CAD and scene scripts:
%%

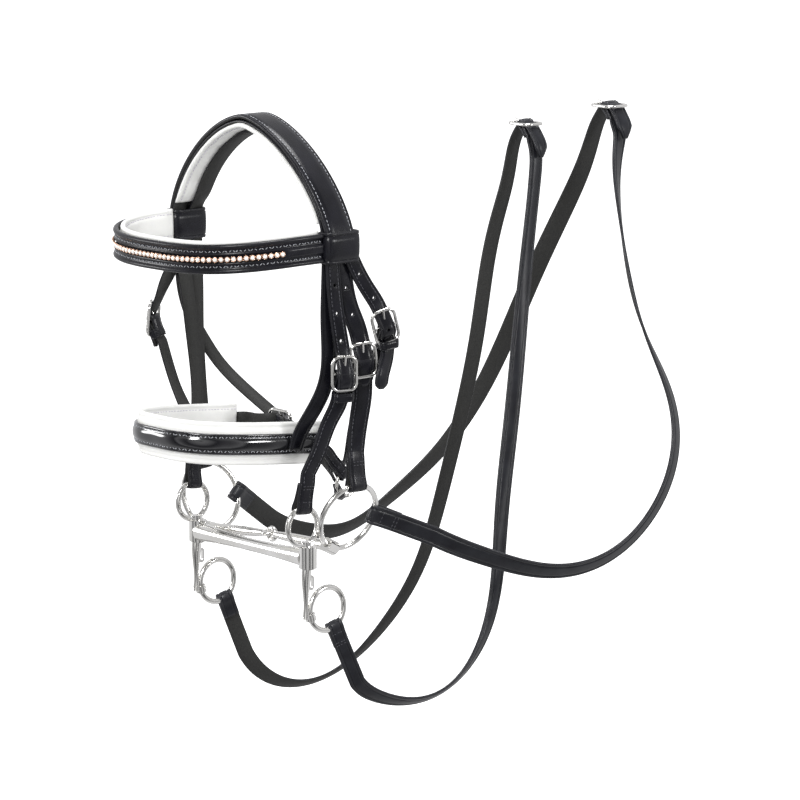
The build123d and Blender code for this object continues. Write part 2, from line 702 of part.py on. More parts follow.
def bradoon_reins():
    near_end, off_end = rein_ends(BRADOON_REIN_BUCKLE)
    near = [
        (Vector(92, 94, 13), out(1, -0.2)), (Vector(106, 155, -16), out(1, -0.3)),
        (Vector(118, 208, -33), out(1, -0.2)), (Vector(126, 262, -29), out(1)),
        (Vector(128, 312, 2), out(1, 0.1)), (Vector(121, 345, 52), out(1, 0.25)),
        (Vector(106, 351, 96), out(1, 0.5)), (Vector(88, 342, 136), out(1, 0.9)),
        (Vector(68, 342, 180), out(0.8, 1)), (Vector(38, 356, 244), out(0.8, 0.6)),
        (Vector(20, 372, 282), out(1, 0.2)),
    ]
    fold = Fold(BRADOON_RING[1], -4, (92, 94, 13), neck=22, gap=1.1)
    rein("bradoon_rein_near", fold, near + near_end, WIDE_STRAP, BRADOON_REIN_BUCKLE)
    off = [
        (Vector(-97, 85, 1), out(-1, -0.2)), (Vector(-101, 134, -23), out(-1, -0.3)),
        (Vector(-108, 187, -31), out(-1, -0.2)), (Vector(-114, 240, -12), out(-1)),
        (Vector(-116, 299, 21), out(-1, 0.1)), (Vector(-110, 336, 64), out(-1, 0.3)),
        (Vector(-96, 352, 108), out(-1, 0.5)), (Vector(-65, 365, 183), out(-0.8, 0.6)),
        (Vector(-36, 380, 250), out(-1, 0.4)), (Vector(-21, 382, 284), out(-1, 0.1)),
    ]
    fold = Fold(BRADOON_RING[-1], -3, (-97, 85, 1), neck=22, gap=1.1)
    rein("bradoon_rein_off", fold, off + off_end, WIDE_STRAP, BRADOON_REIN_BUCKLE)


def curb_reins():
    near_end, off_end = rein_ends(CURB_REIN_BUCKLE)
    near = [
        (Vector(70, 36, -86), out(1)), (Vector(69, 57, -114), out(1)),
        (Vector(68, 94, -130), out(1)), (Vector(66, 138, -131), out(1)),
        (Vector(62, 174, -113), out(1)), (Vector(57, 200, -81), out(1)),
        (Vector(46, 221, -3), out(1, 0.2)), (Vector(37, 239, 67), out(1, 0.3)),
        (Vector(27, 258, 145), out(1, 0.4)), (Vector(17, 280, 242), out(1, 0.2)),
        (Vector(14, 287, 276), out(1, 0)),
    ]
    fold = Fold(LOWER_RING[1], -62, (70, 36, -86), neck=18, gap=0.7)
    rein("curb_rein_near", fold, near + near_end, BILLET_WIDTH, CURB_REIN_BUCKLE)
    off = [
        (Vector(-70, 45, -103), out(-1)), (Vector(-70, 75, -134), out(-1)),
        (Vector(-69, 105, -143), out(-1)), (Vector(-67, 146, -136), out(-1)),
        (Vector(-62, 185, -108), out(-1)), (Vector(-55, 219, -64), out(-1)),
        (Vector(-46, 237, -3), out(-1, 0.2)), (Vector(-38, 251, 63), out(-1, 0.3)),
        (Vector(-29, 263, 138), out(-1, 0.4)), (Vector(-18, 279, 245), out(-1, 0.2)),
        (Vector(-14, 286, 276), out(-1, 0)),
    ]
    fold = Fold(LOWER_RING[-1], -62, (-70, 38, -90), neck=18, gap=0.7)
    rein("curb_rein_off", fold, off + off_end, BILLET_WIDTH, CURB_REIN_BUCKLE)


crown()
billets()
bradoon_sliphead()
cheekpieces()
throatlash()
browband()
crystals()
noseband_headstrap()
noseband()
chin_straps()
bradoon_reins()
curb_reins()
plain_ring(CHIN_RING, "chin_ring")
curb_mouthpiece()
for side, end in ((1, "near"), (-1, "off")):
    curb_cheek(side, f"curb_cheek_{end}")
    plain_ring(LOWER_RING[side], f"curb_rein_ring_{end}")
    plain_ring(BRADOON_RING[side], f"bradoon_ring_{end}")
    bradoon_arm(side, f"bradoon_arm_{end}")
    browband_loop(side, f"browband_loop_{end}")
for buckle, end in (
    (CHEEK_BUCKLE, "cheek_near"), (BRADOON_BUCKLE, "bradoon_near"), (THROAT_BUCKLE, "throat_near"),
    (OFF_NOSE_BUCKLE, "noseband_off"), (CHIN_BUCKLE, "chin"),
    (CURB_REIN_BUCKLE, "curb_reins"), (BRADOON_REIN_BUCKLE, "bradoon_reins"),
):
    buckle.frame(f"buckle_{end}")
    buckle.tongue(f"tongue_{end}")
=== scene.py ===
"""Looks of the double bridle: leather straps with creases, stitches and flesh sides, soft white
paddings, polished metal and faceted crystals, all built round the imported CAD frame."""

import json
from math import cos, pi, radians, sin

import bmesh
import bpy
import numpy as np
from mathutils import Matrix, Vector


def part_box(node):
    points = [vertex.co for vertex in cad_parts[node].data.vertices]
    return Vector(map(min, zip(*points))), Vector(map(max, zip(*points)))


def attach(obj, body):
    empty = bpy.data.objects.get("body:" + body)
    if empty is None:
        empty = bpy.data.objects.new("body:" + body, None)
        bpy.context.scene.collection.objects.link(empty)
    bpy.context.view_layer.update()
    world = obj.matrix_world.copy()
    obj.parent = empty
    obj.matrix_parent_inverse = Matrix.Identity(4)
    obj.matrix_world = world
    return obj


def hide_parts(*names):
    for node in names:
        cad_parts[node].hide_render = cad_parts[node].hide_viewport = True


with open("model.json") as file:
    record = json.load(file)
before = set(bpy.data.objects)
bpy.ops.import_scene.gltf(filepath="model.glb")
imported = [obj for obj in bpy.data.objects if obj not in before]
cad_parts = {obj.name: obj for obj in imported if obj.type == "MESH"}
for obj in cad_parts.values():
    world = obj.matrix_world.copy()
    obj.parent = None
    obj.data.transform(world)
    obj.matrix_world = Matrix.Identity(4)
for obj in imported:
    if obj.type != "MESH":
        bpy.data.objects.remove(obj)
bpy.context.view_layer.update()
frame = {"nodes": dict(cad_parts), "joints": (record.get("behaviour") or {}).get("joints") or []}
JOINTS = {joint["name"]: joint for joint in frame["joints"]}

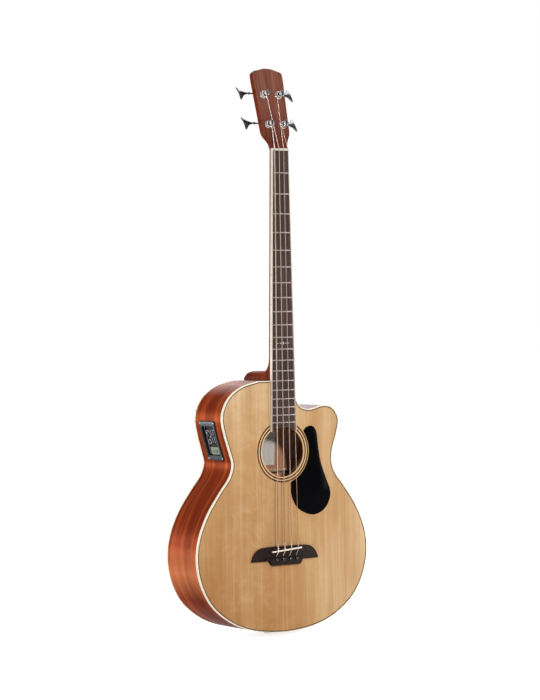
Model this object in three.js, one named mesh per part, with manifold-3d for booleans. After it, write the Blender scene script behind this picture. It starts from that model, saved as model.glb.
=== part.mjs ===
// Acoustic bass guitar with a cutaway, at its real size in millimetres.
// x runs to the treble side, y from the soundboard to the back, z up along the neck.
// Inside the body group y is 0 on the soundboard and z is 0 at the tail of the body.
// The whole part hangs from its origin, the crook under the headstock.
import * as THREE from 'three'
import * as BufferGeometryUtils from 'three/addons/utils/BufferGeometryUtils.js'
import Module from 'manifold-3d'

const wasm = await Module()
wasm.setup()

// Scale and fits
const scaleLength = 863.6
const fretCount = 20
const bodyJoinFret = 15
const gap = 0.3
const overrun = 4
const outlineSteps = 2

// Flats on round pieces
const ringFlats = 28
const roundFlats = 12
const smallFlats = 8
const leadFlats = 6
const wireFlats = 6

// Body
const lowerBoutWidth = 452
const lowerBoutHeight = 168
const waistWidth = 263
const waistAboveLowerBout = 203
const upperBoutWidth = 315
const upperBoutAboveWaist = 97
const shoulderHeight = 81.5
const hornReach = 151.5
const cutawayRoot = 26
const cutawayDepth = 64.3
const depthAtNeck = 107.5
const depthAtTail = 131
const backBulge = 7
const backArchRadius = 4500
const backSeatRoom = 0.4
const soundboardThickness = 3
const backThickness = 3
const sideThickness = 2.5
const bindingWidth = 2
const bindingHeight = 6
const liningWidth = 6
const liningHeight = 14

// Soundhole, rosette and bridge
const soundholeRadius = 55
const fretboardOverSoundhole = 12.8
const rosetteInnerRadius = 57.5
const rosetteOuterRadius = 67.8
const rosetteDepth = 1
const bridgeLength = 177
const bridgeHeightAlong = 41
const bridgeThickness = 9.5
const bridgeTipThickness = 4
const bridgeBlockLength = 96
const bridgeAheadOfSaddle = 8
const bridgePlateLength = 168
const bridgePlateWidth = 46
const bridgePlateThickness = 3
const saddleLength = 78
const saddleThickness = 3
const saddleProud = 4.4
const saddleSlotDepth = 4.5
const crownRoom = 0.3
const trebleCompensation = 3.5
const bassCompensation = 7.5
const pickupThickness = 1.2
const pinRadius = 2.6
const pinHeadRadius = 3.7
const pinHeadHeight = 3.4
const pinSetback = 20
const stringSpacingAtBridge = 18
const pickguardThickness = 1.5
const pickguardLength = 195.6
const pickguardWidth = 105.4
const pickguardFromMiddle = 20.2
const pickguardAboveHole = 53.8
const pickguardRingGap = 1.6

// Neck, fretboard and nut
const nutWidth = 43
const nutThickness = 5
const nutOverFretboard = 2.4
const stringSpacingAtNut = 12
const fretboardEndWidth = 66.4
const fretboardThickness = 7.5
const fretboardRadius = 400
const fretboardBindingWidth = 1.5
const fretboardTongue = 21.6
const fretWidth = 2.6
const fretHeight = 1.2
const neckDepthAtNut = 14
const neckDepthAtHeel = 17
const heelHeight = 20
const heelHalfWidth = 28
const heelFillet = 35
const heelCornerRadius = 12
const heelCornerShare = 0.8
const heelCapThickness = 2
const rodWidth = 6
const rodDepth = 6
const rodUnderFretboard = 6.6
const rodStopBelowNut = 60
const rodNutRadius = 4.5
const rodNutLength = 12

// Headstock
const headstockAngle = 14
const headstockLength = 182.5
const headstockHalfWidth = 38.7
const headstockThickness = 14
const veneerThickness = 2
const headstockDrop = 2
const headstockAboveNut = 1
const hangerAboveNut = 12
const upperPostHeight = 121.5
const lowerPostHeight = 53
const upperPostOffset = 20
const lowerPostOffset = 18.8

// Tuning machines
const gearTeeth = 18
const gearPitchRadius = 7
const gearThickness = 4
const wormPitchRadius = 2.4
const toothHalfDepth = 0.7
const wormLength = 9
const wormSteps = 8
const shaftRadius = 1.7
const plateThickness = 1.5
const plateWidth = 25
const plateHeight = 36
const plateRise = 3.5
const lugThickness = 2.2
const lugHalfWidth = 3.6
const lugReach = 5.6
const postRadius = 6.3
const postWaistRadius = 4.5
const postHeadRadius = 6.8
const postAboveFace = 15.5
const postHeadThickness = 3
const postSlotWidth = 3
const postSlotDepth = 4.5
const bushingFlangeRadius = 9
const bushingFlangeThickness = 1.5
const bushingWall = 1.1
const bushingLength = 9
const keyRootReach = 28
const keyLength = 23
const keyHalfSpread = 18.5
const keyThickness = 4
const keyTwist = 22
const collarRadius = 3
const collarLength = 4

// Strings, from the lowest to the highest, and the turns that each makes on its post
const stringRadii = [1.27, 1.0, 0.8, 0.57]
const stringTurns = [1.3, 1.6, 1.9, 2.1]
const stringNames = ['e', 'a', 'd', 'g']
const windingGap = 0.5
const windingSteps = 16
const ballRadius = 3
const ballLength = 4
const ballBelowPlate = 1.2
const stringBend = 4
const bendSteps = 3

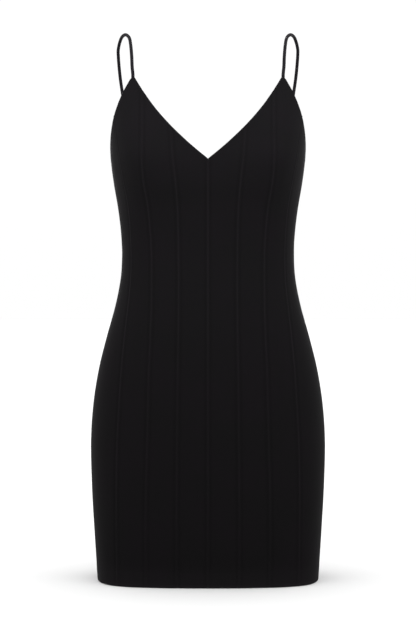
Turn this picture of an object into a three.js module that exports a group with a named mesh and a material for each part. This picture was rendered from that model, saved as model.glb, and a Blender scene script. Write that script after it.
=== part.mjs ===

%%

Exactly the lines above from the one with "for buckle, end" to the one with "imported = [obj", both included, are to be quoted; leave the rest out.

• **Correct response**:
for buckle, end in (
    (CHEEK_BUCKLE, "cheek_near"), (BRADOON_BUCKLE, "bradoon_near"), (THROAT_BUCKLE, "throat_near"),
    (OFF_NOSE_BUCKLE, "noseband_off"), (CHIN_BUCKLE, "chin"),
    (CURB_REIN_BUCKLE, "curb_reins"), (BRADOON_REIN_BUCKLE, "bradoon_reins"),
):
    buckle.frame(f"buckle_{end}")
    buckle.tongue(f"tongue_{end}")
=== scene.py ===
"""Looks of the double bridle: leather straps with creases, stitches and flesh sides, soft white
paddings, polished metal and faceted crystals, all built round the imported CAD frame."""

import json
from math import cos, pi, radians, sin

import bmesh
import bpy
import numpy as np
from mathutils import Matrix, Vector


def part_box(node):
    points = [vertex.co for vertex in cad_parts[node].data.vertices]
    return Vector(map(min, zip(*points))), Vector(map(max, zip(*points)))


def attach(obj, body):
    empty = bpy.data.objects.get("body:" + body)
    if empty is None:
        empty = bpy.data.objects.new("body:" + body, None)
        bpy.context.scene.collection.objects.link(empty)
    bpy.context.view_layer.update()
    world = obj.matrix_world.copy()
    obj.parent = empty
    obj.matrix_parent_inverse = Matrix.Identity(4)
    obj.matrix_world = world
    return obj


def hide_parts(*names):
    for node in names:
        cad_parts[node].hide_render = cad_parts[node].hide_viewport = True


with open("model.json") as file:
    record = json.load(file)
before = set(bpy.data.objects)
bpy.ops.import_scene.gltf(filepath="model.glb")
imported = [obj for obj in bpy.data.objects if obj not in before]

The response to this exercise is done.